To be fair to myself, I am reading and editing my manuscript as often as I can squeeze it in. I am awfully busy right now establishing my presence on Facebook and. repairing my relationships with my favorite online merchants: Amazon; Zappos (recently sucked up by Amazon); CraigsList; eBay. I often don’t purchase anything but am capable of spending a day just “window shopping.” For those of you who might be interested: eBay has a fine line and a large supply of both Brooks Brothers and Tommy Bahama men’s shirts. Very reasonably priced.
Oh, and there’s this blog, certainly a worthwhile endeavor that keeps me writing, but clearly not readying a manuscript for a May 1 deadline.

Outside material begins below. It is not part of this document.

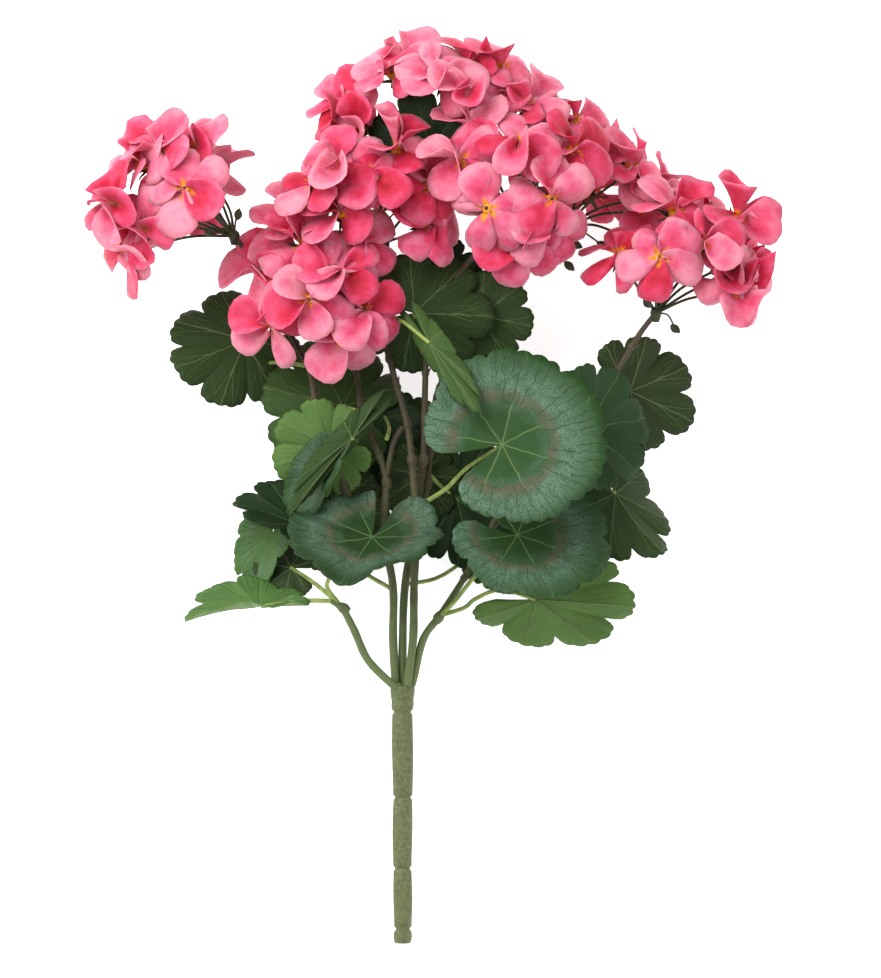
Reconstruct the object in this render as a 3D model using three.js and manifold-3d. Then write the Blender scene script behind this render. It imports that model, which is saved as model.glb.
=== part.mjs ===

Writing about deadlines is so much more rewarding than actually meeting deadlines.
But to belabor the point, I have not been idle in my romp through my to-do list and I am reasonably certain I will make that deadline. What I am not doing is allowing myself any margin of error. Yesterday, I re-read. the “Tips for Editing Your Manuscript” from the contest featured in last week’s blog. After a small fit of indignation, I dutifully began working my way through the list.
The main offender, of course, is Facebook, which provides a kind of one-stop shopping for all of my sins. I have gotten so lazy that I am doing one of those things I swore never to do. I am spending most of my time scrolling through and “sharing” other people’s posts.

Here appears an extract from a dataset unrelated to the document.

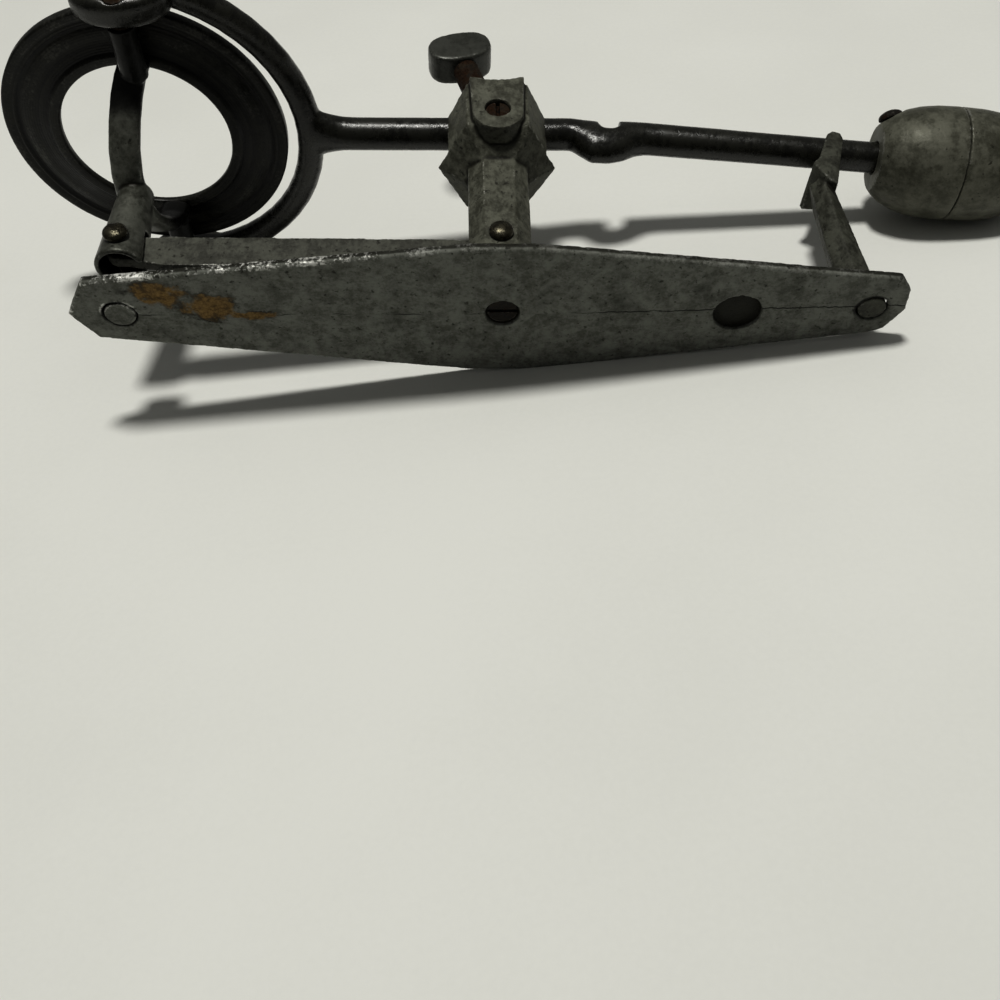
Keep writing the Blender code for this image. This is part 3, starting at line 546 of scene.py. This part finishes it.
def mark_edges(mesh: bpy.types.Mesh, reach: float) -> np.ndarray:
    """Write the wear and cavity attributes from the shape's own curvature.

    Args:
        mesh: the finished mesh.
        reach: depth, in metres, of an edge that counts as fully worn.

    Returns:
        The wear value of each vertex.
    """
    count = len(mesh.vertices)
    places = np.zeros(count * 3)
    mesh.vertices.foreach_get("co", places)
    places = places.reshape(-1, 3)
    normals = np.array([item.vector for item in mesh.vertex_normals])
    edges = np.zeros(len(mesh.edges) * 2, dtype=np.int64)
    mesh.edges.foreach_get("vertices", edges)
    edges = edges.reshape(-1, 2)
    counts = np.maximum(np.bincount(edges.ravel(), minlength=count), 1)
    smooth = places.copy()
    for _ in range(8):
        smooth = neighbour_mean(smooth, edges, counts)
    lift = np.einsum("ij,ij->i", places - smooth, normals) / reach
    wear = np.clip(lift, 0.0, 1.0)
    cavity = np.clip(-lift, 0.0, 1.0)
    for name, values in (("wear", wear), ("cavity", cavity)):
        layer = mesh.attributes.new(name, "FLOAT", "POINT")
        layer.data.foreach_set("value", values.astype(np.float32))
    return wear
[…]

Occasionally, I make a kamikaze run on a political thread and succeed in offending nearly every one. Take the recent brouhaha about Joe Biden.
I am especially enjoying, this time around on FB, the humor that has been inspired by items like “Windmills cause cancer” or “We don’t want wind power. If the wind stops blowing, you won’t be able to watch television” or the incredible blooper on Fox News about the three Mexican countries.
Last week I made the terrible mistake of combining my shopping with my tiny FB addiction, and I clicked on one of the ads for clothing. I looked at a pair of linen pants and by the time I returned to my FB feed (probably ten minutes) it was packed with ads from every company on the planetthat makes linen pants.
One day I scrolled down further in my feed than ever before, into a dark and mysterious land where I was puzzled and unnerved to find that I did not know one person whose posts I was reading. Not one. Total strangers. Names not even familiar.
I am sure there is an algorithm that explains all those unknown people. I’m not sure I want to know what it is.
The Internet is calling, but I’m thinking I might try to change the display on my first ever cell phone, the one I can’t quite figure out how to answer but have encased in a pink holder (or whatever it’s called).
As a last resort, there’s always that manuscript.